# Work instructions:
Pick out each line with the word "points" from the material that follows.

******

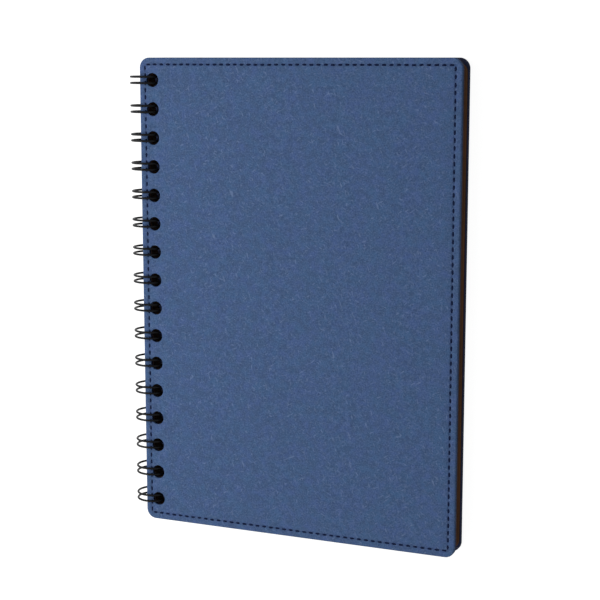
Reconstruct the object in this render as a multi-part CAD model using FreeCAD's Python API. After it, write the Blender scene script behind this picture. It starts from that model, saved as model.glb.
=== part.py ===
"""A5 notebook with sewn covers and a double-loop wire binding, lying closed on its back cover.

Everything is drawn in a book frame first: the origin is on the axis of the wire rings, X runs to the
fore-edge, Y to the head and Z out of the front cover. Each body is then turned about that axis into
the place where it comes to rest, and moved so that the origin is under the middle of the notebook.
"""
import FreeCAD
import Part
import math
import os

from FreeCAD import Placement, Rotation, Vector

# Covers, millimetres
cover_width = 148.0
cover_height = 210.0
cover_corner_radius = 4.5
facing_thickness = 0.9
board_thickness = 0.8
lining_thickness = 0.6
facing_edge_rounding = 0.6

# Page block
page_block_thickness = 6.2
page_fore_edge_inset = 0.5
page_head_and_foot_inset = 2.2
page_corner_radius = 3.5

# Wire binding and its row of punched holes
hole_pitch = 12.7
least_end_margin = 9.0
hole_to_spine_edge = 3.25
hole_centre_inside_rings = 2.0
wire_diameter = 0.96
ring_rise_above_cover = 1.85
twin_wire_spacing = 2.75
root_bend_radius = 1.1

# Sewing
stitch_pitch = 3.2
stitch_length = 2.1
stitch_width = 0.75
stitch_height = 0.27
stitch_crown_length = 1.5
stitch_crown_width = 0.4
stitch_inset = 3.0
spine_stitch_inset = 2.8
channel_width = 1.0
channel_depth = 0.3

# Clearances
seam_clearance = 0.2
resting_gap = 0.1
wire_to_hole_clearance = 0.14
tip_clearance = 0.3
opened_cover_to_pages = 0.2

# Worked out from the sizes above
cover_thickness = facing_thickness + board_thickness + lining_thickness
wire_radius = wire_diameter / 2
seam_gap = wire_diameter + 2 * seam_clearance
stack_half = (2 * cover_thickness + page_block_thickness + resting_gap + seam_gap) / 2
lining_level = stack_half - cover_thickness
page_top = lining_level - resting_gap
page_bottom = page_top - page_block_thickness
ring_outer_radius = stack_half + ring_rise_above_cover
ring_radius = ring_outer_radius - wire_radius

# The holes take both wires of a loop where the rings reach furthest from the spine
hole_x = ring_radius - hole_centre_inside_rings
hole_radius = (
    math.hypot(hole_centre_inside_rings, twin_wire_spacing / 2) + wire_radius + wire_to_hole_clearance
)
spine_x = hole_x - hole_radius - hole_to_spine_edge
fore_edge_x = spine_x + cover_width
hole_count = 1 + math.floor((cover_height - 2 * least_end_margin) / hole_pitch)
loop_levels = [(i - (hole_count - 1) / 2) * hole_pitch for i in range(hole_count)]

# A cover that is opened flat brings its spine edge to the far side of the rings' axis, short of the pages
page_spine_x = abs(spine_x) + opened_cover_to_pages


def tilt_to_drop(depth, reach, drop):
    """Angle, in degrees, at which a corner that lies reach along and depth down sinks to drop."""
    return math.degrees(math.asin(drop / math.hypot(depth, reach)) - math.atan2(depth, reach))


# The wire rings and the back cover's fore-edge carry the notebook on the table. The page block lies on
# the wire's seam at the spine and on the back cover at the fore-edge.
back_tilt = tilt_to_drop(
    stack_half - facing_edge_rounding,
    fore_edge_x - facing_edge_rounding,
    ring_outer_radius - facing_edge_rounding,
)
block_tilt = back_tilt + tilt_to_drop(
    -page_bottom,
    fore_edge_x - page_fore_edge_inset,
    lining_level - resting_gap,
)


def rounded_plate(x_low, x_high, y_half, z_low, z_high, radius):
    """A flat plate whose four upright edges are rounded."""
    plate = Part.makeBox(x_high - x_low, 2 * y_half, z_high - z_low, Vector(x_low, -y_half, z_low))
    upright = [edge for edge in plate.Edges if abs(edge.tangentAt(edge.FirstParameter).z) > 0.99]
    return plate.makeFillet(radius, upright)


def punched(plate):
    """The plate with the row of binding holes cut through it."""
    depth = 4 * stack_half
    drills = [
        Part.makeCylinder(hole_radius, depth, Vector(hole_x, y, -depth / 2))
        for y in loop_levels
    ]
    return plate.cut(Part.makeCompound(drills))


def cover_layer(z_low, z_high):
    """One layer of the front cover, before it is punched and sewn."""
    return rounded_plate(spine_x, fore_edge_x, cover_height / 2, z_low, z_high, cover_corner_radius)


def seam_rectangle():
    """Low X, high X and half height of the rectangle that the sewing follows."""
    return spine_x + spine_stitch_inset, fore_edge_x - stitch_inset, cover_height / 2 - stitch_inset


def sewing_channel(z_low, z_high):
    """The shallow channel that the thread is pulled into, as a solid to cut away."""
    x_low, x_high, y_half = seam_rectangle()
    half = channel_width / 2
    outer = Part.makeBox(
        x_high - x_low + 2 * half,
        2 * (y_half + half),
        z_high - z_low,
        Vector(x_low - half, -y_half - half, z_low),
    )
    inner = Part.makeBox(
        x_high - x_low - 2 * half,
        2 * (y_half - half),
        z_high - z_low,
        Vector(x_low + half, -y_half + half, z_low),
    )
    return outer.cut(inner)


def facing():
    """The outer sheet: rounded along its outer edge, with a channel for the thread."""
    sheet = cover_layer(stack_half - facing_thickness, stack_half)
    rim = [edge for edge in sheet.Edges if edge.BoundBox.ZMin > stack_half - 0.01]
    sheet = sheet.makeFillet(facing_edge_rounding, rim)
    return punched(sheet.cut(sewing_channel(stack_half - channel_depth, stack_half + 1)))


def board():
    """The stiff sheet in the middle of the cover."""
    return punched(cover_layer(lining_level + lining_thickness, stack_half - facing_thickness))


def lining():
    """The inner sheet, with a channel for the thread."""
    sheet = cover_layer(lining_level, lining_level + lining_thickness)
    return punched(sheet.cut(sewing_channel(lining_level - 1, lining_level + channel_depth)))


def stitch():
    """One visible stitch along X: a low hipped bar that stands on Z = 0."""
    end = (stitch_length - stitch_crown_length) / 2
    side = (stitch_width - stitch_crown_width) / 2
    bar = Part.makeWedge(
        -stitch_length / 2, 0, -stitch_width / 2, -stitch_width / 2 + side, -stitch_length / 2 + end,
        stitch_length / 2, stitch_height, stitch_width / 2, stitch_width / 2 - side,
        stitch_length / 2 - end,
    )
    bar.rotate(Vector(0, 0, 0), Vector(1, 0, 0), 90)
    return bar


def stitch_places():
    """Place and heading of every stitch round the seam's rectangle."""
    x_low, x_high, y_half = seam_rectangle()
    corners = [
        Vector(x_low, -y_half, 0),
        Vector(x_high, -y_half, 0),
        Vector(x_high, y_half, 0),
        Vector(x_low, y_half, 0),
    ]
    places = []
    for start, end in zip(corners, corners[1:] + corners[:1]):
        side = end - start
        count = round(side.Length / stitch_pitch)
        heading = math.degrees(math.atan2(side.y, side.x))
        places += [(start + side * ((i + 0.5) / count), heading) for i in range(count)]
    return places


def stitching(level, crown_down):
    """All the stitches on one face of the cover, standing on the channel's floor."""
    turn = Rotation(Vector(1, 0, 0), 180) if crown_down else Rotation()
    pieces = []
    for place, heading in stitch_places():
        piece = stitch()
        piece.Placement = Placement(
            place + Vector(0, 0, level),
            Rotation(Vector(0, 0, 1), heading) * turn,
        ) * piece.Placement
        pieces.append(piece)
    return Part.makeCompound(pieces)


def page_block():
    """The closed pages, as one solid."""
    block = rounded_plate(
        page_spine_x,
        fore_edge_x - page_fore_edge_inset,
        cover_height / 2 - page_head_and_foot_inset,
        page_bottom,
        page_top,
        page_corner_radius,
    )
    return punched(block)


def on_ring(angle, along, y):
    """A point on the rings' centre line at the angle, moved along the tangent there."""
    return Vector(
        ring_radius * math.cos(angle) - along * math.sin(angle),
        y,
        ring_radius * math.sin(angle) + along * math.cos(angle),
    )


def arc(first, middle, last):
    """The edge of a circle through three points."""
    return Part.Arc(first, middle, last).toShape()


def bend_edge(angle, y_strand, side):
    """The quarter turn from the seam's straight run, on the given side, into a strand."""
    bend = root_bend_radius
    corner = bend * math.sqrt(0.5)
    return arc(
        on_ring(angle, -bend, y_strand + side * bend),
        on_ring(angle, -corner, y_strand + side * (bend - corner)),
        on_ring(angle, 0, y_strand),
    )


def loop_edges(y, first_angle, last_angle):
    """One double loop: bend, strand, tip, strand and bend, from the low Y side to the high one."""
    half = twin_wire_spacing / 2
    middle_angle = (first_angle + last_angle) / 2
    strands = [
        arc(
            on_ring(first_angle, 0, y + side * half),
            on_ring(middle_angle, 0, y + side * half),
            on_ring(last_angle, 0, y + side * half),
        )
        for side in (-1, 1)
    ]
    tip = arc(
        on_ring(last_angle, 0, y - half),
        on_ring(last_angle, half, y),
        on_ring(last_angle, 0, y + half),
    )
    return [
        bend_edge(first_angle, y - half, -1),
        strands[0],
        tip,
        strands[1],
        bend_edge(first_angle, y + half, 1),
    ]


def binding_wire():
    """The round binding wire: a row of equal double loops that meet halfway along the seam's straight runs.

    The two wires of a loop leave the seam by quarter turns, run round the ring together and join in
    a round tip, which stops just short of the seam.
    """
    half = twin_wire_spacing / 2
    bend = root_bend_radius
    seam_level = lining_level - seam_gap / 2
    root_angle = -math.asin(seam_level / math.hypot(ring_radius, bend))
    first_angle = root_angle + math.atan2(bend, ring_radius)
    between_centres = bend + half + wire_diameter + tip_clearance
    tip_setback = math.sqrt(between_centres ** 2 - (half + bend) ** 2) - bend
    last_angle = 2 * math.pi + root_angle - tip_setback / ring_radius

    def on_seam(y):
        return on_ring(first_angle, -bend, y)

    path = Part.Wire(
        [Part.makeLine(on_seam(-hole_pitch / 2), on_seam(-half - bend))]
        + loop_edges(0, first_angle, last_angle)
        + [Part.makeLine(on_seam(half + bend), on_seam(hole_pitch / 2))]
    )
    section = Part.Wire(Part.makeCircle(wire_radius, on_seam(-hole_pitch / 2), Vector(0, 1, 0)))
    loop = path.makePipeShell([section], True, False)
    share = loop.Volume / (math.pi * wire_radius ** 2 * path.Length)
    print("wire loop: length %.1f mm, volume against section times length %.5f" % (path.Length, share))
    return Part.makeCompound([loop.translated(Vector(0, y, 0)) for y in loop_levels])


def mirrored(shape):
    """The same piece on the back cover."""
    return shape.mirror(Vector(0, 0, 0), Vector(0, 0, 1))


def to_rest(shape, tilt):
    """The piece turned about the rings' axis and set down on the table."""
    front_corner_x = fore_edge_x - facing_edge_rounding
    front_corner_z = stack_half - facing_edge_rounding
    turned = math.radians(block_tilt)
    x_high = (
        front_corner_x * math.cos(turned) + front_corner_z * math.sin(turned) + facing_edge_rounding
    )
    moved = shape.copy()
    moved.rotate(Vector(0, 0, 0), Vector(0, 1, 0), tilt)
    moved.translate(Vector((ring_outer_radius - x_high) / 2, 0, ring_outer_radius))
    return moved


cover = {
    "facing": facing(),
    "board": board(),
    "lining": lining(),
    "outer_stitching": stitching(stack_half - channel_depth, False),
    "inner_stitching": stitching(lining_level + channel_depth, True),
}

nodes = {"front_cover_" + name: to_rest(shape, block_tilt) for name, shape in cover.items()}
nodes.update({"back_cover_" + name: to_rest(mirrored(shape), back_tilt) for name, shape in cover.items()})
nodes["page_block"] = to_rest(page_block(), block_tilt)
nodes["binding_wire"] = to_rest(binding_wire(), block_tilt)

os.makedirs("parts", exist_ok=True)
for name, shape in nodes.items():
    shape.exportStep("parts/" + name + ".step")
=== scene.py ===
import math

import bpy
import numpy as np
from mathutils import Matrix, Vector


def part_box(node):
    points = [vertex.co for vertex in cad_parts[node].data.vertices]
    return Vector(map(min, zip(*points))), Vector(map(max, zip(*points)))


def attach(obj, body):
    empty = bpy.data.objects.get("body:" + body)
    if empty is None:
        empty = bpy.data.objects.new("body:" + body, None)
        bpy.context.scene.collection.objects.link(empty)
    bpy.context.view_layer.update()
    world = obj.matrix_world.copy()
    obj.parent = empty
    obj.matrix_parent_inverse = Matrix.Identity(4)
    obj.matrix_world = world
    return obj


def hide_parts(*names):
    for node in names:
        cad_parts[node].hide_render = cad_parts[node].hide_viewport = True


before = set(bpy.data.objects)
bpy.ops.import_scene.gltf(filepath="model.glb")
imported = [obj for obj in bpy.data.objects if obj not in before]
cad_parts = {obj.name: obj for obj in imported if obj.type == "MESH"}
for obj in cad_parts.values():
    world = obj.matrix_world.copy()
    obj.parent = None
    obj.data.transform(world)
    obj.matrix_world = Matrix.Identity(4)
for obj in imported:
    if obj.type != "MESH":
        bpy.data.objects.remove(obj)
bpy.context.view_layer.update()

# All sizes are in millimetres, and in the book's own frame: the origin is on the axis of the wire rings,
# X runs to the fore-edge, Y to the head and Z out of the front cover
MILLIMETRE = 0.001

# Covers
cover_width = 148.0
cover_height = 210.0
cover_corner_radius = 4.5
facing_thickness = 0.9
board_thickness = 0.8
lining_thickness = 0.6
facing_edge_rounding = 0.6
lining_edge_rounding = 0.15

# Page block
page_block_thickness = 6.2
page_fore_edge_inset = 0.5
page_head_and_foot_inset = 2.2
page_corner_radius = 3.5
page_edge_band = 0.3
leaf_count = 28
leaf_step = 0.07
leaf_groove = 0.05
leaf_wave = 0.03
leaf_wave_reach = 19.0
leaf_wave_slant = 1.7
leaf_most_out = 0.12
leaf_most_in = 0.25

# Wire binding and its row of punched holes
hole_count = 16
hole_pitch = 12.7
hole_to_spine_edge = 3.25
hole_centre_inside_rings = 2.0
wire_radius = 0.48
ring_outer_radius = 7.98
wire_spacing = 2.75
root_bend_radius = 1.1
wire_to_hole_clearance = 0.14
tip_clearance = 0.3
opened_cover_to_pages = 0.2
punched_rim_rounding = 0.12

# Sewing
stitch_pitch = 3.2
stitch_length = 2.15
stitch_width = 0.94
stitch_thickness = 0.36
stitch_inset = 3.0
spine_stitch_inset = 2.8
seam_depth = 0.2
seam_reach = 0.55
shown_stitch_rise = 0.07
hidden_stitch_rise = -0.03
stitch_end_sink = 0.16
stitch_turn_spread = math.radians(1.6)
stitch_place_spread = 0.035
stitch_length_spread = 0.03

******

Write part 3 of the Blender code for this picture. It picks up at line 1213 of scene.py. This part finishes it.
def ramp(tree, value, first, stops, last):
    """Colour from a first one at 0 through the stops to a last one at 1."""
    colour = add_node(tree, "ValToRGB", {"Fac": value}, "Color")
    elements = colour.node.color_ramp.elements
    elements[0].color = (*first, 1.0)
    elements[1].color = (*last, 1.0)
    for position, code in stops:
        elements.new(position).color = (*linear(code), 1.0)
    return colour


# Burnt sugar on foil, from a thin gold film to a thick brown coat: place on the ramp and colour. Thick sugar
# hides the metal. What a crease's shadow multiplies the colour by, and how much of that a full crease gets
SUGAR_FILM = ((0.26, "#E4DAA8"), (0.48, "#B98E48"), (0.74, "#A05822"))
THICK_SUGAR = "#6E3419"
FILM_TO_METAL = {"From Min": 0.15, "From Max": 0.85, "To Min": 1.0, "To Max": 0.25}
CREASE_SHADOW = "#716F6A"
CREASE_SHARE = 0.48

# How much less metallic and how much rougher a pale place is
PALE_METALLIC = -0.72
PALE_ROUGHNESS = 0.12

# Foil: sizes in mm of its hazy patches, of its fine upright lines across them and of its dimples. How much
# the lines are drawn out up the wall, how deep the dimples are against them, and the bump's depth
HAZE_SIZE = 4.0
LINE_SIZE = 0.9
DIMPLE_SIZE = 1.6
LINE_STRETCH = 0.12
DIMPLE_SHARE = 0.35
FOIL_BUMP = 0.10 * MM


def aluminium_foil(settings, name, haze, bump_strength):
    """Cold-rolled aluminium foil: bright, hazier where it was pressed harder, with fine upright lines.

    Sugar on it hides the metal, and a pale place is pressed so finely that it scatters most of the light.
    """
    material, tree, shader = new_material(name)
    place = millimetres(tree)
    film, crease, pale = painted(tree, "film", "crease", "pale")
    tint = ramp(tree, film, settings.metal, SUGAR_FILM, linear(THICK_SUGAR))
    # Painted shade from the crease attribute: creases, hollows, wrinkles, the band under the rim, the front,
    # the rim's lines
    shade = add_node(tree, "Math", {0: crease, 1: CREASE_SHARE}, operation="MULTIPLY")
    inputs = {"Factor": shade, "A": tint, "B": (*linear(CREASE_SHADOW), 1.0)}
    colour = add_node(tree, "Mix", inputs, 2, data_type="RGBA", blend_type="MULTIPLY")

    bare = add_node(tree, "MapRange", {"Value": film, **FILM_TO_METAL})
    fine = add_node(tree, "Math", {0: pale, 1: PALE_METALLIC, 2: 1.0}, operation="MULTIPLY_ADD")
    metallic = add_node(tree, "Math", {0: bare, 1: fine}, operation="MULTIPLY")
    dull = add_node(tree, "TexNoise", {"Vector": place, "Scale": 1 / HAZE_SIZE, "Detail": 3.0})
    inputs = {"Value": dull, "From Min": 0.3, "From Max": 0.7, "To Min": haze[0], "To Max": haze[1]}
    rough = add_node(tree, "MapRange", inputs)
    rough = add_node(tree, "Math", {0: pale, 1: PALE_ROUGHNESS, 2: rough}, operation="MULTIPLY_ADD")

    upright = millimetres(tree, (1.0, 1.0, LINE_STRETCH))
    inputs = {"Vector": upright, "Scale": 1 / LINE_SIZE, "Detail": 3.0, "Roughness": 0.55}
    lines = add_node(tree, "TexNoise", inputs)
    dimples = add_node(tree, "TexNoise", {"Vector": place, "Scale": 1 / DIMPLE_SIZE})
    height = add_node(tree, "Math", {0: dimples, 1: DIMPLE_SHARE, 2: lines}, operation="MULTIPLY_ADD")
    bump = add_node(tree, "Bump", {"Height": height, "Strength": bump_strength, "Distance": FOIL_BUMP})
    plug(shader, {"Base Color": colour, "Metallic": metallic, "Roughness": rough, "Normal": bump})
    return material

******

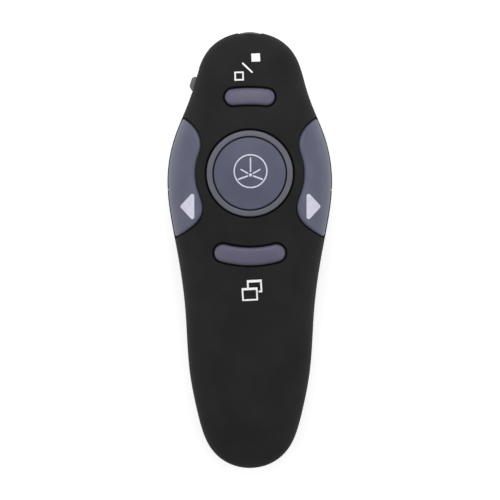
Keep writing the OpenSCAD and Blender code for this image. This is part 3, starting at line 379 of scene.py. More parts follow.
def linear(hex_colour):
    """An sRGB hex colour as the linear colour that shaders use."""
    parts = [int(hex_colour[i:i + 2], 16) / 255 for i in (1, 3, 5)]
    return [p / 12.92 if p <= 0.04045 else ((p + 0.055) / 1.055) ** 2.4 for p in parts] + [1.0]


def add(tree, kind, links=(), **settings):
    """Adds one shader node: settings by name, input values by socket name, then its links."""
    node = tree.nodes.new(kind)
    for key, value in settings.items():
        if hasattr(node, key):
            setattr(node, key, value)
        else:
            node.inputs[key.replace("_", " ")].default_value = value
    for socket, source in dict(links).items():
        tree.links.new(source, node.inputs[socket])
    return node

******

# Solution to this exercise:
    """The edge of a circle through three points."""
    points = [vertex.co for vertex in cad_parts[node].data.vertices]
    return Vector(map(min, zip(*points))), Vector(map(max, zip(*points)))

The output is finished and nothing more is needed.